La moda del calcio per signore eleganti
Del resto c’è una più vasta corrente di opinione pubblica la quale sostiene che il Napoli gioca male. “Fa ridere”. “Gioca una chiavica” e via cantando. Sono pochi? Non lo so, per me sono legioni nei social, e fanno punteggio-indice. C’è chi domenica sera “ha spento il televisore perché mi annoiavo”. Quale cuore tifoso può spegnere il televisore mentre gioca la squadra? Negli anni di Sarri è nata la moda dello spettacolo per signore eleganti, che si scocciano se si perde palla o ci si difende, anche se alla fine entrano tre punti in classifica. È il calcio piacione, il calcio della play station, gioco come pura realizzazione di un copione scritto, invece che combattimento dall’esito incerto.
Ma quello che colpisce, e che tiene in vita questa rubrica, è la fissità del pregiudizio che resiste ad ogni cambiamento. Quello del tifoso del Napoli è un tribunale che non si convince mai dell’innocenza dell’accusato. Condanna sempre e non prevede altri gradi di giudizio. Una volta colpevole, colpevole per sempre: “Eris zappa in aeterno”. Così domenica sera a Cagliari il Napoli del primo tempo era una schifezza, un orrore, la sagra delle pippe.
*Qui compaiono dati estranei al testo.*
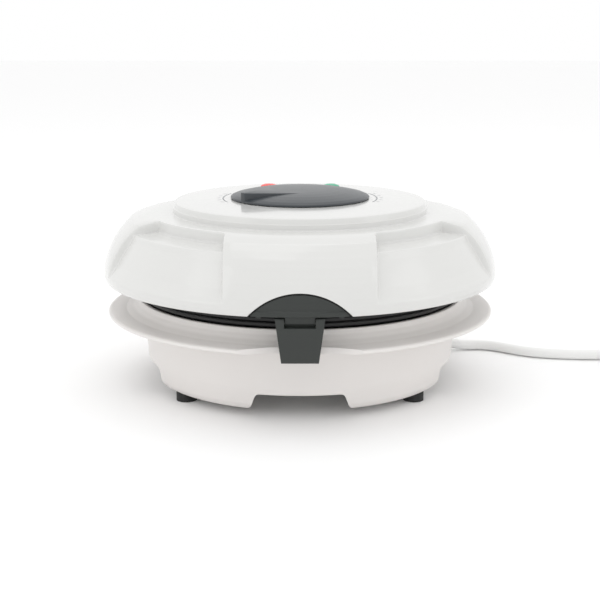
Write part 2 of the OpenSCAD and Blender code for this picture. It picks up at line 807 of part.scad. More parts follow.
base_shell();
bottom_cover();
bottom_cover_screws();
rubber_feet();
lower_plate();
lower_plate_screws();
lower_element();
lower_element_clips();
lower_shield();
shield_spacers();
terminal_block();
terminal_screws();
earth_terminal();
cord_clamp();
cord_clamp_screws();
base_wiring();
hinge_pins();
cord_gland();
power_cord();
cord_coil();
cord_tail();
cord_tie();
plug_body();
plug_pins();
lid_shell();
grip_insert();
grip_screws();
latch_pin();
upper_plate();
upper_plate_screws();
upper_element();
upper_element_clips();
upper_shield();
upper_shield_posts();
thermostat_body();
thermostat_bracket();
thermostat_nut();
thermal_fuse();
fuse_clip();
red_lens();
green_lens();
indicator_lamps();
lamp_holder();
lid_wiring();
thermostat_knob();
thermostat_shaft();
knob_clip();
latch_lever();
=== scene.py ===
import json
import math

import bmesh
import bpy
import numpy as np
from mathutils import Matrix, Vector


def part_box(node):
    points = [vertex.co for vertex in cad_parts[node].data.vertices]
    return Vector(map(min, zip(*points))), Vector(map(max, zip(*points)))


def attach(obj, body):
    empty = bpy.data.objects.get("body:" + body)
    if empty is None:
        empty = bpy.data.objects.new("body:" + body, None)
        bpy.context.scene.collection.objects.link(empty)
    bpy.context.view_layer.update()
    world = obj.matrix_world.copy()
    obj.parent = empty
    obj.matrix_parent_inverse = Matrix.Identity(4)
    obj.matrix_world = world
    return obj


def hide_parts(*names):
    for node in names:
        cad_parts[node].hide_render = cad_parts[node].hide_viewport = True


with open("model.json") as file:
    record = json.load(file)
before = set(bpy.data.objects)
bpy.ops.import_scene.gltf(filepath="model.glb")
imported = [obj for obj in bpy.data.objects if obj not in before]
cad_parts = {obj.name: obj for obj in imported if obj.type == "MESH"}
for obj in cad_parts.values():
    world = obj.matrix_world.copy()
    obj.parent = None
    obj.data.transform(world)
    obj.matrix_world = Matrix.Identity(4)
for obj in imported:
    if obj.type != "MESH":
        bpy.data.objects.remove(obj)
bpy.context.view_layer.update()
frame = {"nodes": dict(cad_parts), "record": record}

MM = 0.001
FRONT_ARCH = (28.0, 24.8, 15.1)  # half width at the bottom, at the top, and height, in mm
SIDE_ARCH = (40.5, 43.0, 17.0)
plate_low, plate_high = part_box("lower_plate")
AXIS_Y = (plate_low[1] + plate_high[1]) / 2  # the lid's axis in the frame


def at(x, y, z):
    """A point given in mm from the lid's axis, in the frame's metres."""
    return Vector((x * MM, y * MM + AXIS_Y, z * MM))


# ---------------------------------------------------------------- materials


def node(tree, kind, **values):
    made = tree.nodes.new(kind)
    for name, value in values.items():
        if hasattr(made, name):
            setattr(made, name, value)
        else:
            made.inputs[name.replace("_", " ")].default_value = value
    return made


def finish_of(name, colour, rough, metal=0.0, grain=900.0, bump=0.1, depth=0.00012, blotch=22.0, tint=0.03,
              spread=0.05, coat=0.0, clear=0.0, glow=0.0, scratch=0.0):
    """A procedural finish: two scales of noise drive colour, roughness and bump."""
    made = bpy.data.materials.new(name)
    made.use_nodes = True
    tree = made.node_tree
    link = tree.links.new
    bsdf = tree.nodes["Principled BSDF"]
    place = node(tree, "ShaderNodeTexCoord")
    fine = node(tree, "ShaderNodeTexNoise", Scale=grain, Detail=4.0, Roughness=0.55)
    wide = node(tree, "ShaderNodeTexNoise", Scale=blotch, Detail=3.0, Roughness=0.6)
    link(place.outputs["Object"], fine.inputs["Vector"])
    link(place.outputs["Object"], wide.inputs["Vector"])
    mix = node(tree, "ShaderNodeMix", data_type="RGBA")
    mix.inputs[6].default_value = [c * (1 - tint) for c in colour] + [1]
    mix.inputs[7].default_value = [min(1, c * (1 + tint)) for c in colour] + [1]
    link(wide.outputs["Fac"], mix.inputs[0])
    link(mix.outputs[2], bsdf.inputs["Base Color"])
    both = node(tree, "ShaderNodeMath", operation="MULTIPLY")
    link(wide.outputs["Fac"], both.inputs[0])
    link(fine.outputs["Fac"], both.inputs[1])
    level = node(tree, "ShaderNodeMapRange")
    level.inputs["From Min"].default_value = 0.1
    level.inputs["From Max"].default_value = 0.45
    level.inputs["To Min"].default_value = max(0.02, rough - spread)
    level.inputs["To Max"].default_value = rough + spread
    link(both.outputs[0], level.inputs["Value"])
    link(level.outputs["Result"], bsdf.inputs["Roughness"])
    height = fine.outputs["Fac"]
    if scratch:
        lines = node(tree, "ShaderNodeTexNoise", Scale=scratch, Detail=5.0, Roughness=0.7)
        squeeze = node(tree, "ShaderNodeMapping")
        squeeze.inputs["Scale"].default_value = (1, 14, 14)
        link(place.outputs["Object"], squeeze.inputs["Vector"])
        link(squeeze.outputs["Vector"], lines.inputs["Vector"])
        total = node(tree, "ShaderNodeMath", operation="ADD")
        link(height, total.inputs[0])
        link(lines.outputs["Fac"], total.inputs[1])
        height = total.outputs[0]
    relief = node(tree, "ShaderNodeBump", Strength=bump, Distance=depth)
    link(height, relief.inputs["Height"])
    link(relief.outputs["Normal"], bsdf.inputs["Normal"])
    bsdf.inputs["Metallic"].default_value = metal
    bsdf.inputs["Coat Weight"].default_value = coat
    bsdf.inputs["Coat Roughness"].default_value = 0.06
    bsdf.inputs["Transmission Weight"].default_value = clear
    if glow:
        link(mix.outputs[2], bsdf.inputs["Emission Color"])
        bsdf.inputs["Emission Strength"].default_value = glow
    return made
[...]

Come se giocare con una squadra così cambiata non fosse – oltre al rimedio dopo una sconfitta pesante – la costruzione paziente, con attenti carotaggi e avanzate improvvise, di una strada alternativa alla prigione dei “titolarissimi”. È uno sguardo verso il futuro, sapendo che il gruppo storico si logora ogni giorno di un poco e il calendario della biologia e dell’affiatamento volano con la musica del tempo. Ma non ditelo ai giudici severi: loro diranno che Carlo è aziendalista e vuole solo valorizzare la rosa per far fare soldi al Pappone.